All-purpose flour is the way to go here, cake flour makes these brownies way too tender and light. We can achieve enough chewiness without having to use bread flour, which can prevent an extra trip to the store for a lot of people. To make chewy fudgy brownies, we only need to use a little bit of flour. Any more flour will create drier or cakier brownies. If you want to be super accurate and weigh your flour, 1/2 cup equals 63 grams or 2.25 ounces. If you live in a very humid environment, or really dislike any kind of greasiness, you may want to add an extra 2 tablespoons of flour.
With my brownie recipes, I usually prefer a very small amount or no chemical leavener (baking soda or baking powder). The reason is because I like brownies to be very rich and on the denser side, not even remotely cakey. Since they lift and give a lighter airier texture to baked goods, we’re only using 1/8 teaspoon baking soda here for just enough leavening to get a nice thick texture.
This little secret ingredient really helps to improve the texture of these brownies so they’re that much closer to the box mix kind.
Bake these brownies in a 325°F oven for about 30 minutes to avoid overbaking. There will absolutely be moist crumbs attached to a tester by the end of the baking time. That’s what we want. Even after 30 minutes if the middle still seems too moist, just remove the brownies from the oven. Carry-over cooking, the residual heat of the oven and pan, will continue to cook the brownies.
Some readers have said their brownies were really undercooked after 30 minutes. I’m guessing they used a glass baking pan, which I DON’T recommend for this recipe. I recommend a metal baking pan like this one. Also, you might want to check your oven temperature with an oven thermometer as many home ovens run cold (especially when they say they’ve just preheated).
The brownies definitely taste best the day they are baked, but can be stored in an airtight container for up to 3 days at room temperature or up to 5 days in the fridge. They are even more fudgy when they’re chilled.
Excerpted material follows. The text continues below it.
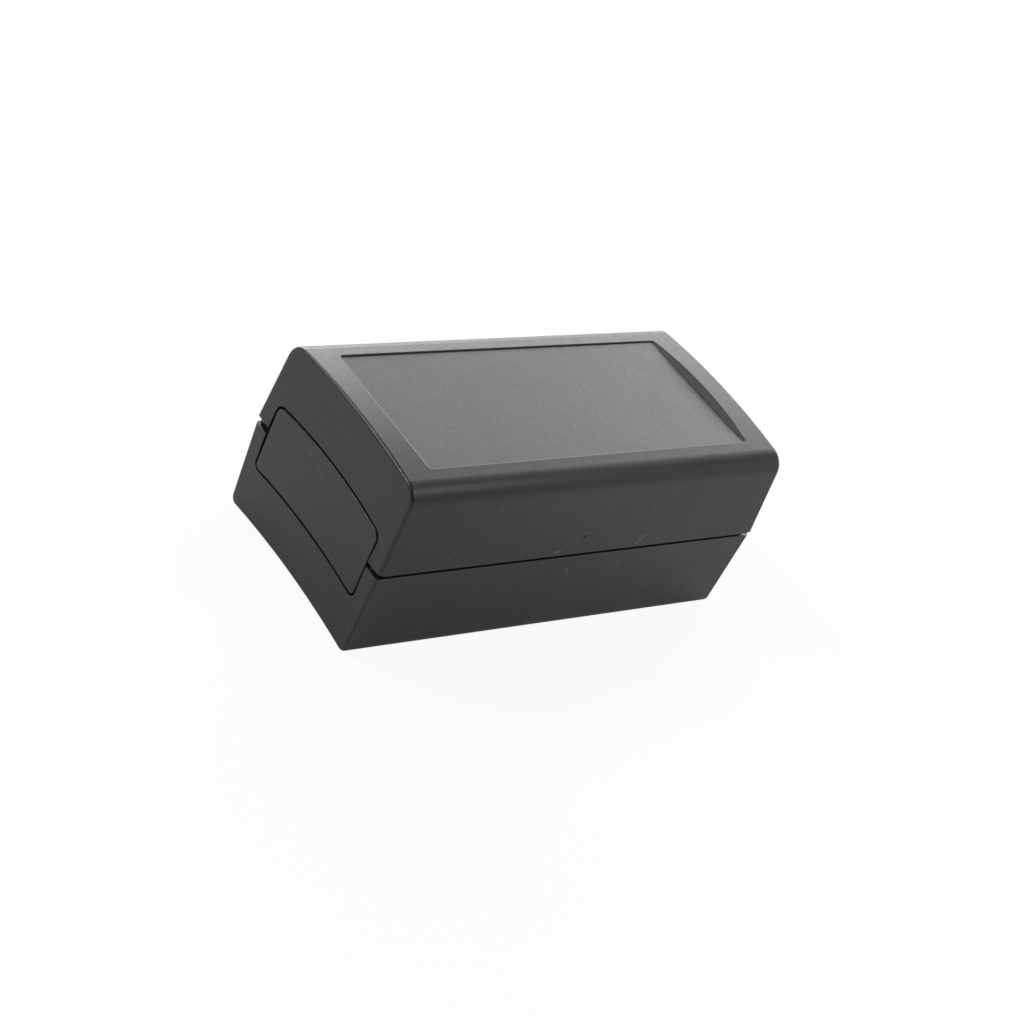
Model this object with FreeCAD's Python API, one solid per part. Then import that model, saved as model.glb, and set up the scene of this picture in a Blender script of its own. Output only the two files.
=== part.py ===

This brownie recipe is written exactly the way it is for very specific reasons, as noted in the explanations above. If you can’t use one of the ingredients listed, take a look at my extensive brownie index for other options (including skinny brownies and coconut oil brownies). I have not tried to make this recipe gluten-free, but have had good luck with the Cup 4 Cup GF flour. If you try to reduce the sugar, use a sugar substitute, use a butter substitute, or make this recipe vegan the results will NOT be the same. Feel free to add in nuts, chips, toffee bits, or anything else to the batter.